Welcome to the Public Works blog.
Public Works is UNISON Scotland's campaign for jobs, services, fair taxation and the Living Wage. This blog will provide news and analysis on the delivery of public services in Scotland. We welcome comments and if you would like to contribute to this blog, please contact Dave Watson email@example.com. For other information on what's happening in UNISON Scotland please visit our website.
Monday, 9 November 2015
Extending the Scottish Living Wage through procurement - vital in social care
A new UNISON Scotland Briefing has been published explaining how public bodies can use procurement to extend the Scottish Living Wage to all those working in public services.
Nearly all public sector workers in Scotland are now paid the Living Wage, (uprated this month to £8.25 per hour) but thousands who deliver public services in the community and private sectors don't yet receive it, particularly in social care.
New Statutory Guidance from the Scottish Government sets out how the Procurement Reform (Scotland) Act 2014 enables all public bodies to spread the benefits. Previous legal objections no longer apply.
Infrastructure Secretary Keith Brown said that employers "must now recognise that they cannot adopt exploitative practices in relation to their workers and expect... lucrative public contracts."
The Guidance on Addressing Fair Work Practices sets out how public bodies can legally include payment of the Living Wage in contracts, along with other employment matters, such as trade union recognition and representation and no "inappropriate" use of zero hours contracts.
(The Living Wage is a voluntary level for over 18s, higher than the current statutory National Minimum Wage (NMW) of £6.70 per hour for over 21s. It is an independent calculation of what is required to cover the basic cost of living.

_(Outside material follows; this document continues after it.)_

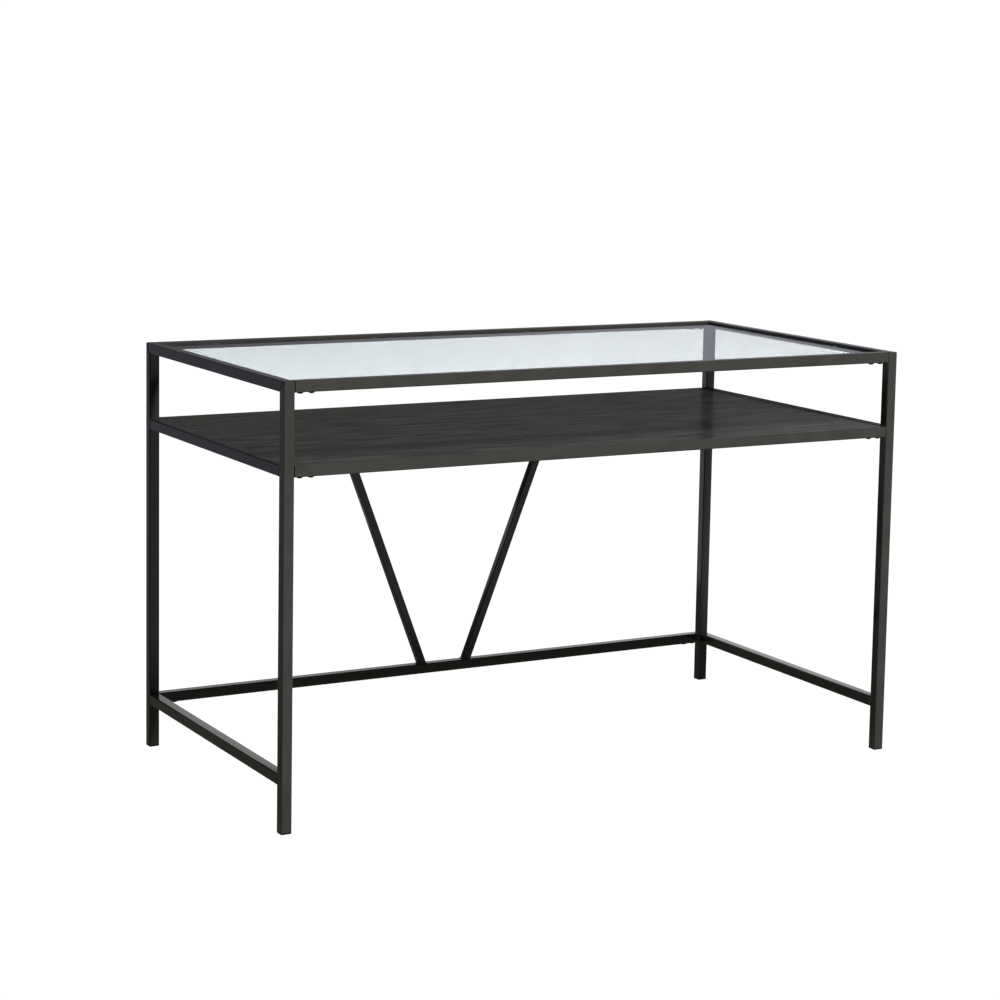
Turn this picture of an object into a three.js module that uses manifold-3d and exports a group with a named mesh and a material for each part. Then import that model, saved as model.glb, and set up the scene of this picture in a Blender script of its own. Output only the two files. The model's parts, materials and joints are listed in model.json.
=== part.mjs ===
// Computer desk: two welded side frames of square steel tube, joined by five bolted rails,
// with an inset glass top and an inset shelf board below it.
// Millimetres, +Z up, origin on the floor under the middle of the desk, front towards -Y.

import * as THREE from 'three';
import { mergeVertices } from 'three/addons/utils/BufferGeometryUtils.js';
import Module from 'manifold-3d';

// overall size
const width = 1219.2;
const depth = 609.6;
const height = 742.95;

// square tube of the frame, and the lighter tube of the V brace
const tube = 19.05;
const tubeWall = 1.5;
const tubeCorner = 2;
const braceTube = 15;
const braceWall = 1.2;
const braceCorner = 1.5;

// heights of the tops of the shelf rails and of the low rails
const shelfRailTop = 606;
const lowRailTop = 98.5;

// the V brace, measured between the centre lines of its two bars
const braceFootSpan = 97;
const braceHeadSpan = 474;

// gaps: welded joints, the open groove of a mitre, bolted joints, and the loose fit round
// the glass and the board
const weldGap = 0.3;
const mitreGap = 0.8;
const boltedGap = 1;
const glassGap = 2;
const boardGap = 1;

// glass top, sunk below the top of its frame and seated on a ledge with thin clear bumpers
const glassSink = 4;
const glassThickness = 6;
const glassEdge = 1;
const glassCorner = 3;
const bumperThickness = 1;

// shelf board, flush with its frame but for a hair
const boardThickness = 15;
const boardEdge = 0.6;
const boardCorner = 1.5;

// flat bar ledges under the glass and the board
const ledgeWidth = 12;
const ledgeThickness = 3;

// bracket inside each rail end, with two tapped holes
const bracketLength = 46;
const bracketWidth = 15;
const bracketHeight = 12;
const bracketWall = 2.5;
const bracketLift = 0.3;
const boltPlaces = [13, 33];

// M6 button head bolt and its holes
const boltRadius = 2.9;
const boltLength = 12;
const boltTaper = 0.6;
const headRadius = 5.25;
const headHeight = 3;
const headRim = 0.8;
const socketRadius = 2.1;
const tappedRadius = 3.15;
const clearanceRadius = 3.3;
const roundSides = 12;

// push-in foot cap
const capFlange = 3;
const capPlug = 14;
const capPlugWidth = 15.4;
const capCorner = 2;
const capEdge = 0.9;

const wasm = await Module();
wasm.setup();

// finishes
const paintedSteel = new THREE.MeshStandardMaterial({ color: 0x343331, roughness: 0.38, metalness: 0.35 });
const hiddenSteel = new THREE.MeshStandardMaterial({ color: 0x2e2d2c, roughness: 0.45, metalness: 0.35 });
const blackBolt = new THREE.MeshStandardMaterial({ color: 0x262626, roughness: 0.4, metalness: 0.6 });
const blackAsh = new THREE.MeshStandardMaterial({ color: 0x333231, roughness: 0.6, metalness: 0 });
const blackNylon = new THREE.MeshStandardMaterial({ color: 0x1c1c1d, roughness: 0.6, metalness: 0 });
const temperedGlass = new THREE.MeshStandardMaterial({
  color: 0xdde6e9,
  roughness: 0.05,
  metalness: 0,
  transparent: true,
  opacity: 0.4,
});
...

While the increased legal minimum announced by Chancellor George Osborne as a new National Living Wage (NLW) of £7.20 per hour for over 25s in his July 2015 Budget is welcome, it is in effect a higher NMW, not a real living wage. It is nothing like enough to compensate for cuts to tax credits. IPPR Scotland said for low and middle income Scottish families the impact is "vastly outweighed" by the cuts.)
It is vital to progress the Living Wage in social care, which is facing a growing staffing crisis. The Scottish Government, COSLA and care providers are currently involved in discussions about how best to drive up pay in the care at home/housing support sector, recognising the links between pay, quality of care, retention and recruitment etc.
An interim funding deal is likely, with work continuing on a more robust proposal for 2016/17, alongside analysis of the full financial impact of the NLW 2016 to 2020 announcement and the overall cost of residential and non-residential social care.
UNISON wants to see the Living Wage included in all social care contracts and will also press our Ethical Care Charter. However, we accept that this has to be fully funded. We welcome the Scottish Labour party's proposal to pay the Living Wage to all those working in social care.
UNISON branches should study the guidance in detail and ensure that public bodies: revise their procurement strategy to include the Scottish Living Wage; specify compliance with the S52 guidance in procurement documents and the consequences for the LW; revise their tender evaluation procedures to take account of the LW and other employment and 'fair work' standards. These can include no zero or nominal-hours contracts, trade union recognition and the Ethical Care Charter.
Under the Act, public bodies are required to set out their general policy on the Living Wage in their procurement strategy. Bids can be evaluated against that policy and payment of the Living Wage can become an enforceable performance clause. For contracts with a strong workforce element, such as social care, there can be a significant weighting in the evaluation for workforce matters.
With a civil society coalition behind '10 Asks' on the legislation, we had called for the Living Wage to be mandatory for all those working on public contracts. The guidance does not go that far but is an improvement.
UNISON still believes that EU law would allow it to be set as a contract condition. Advocate General Mengozzi's opinion, given on 9 September 2015 in RegioPost GmbH v Stadt Landau (C-115/14), was that EU law did not prevent contracting authorities setting conditions relating to the payment of minimum wages.
Further Statutory Guidance later in 2015 will cover areas including the Sustainable Procurement Duty, fair trade and tax dodging. There is separate guidance on blacklisting.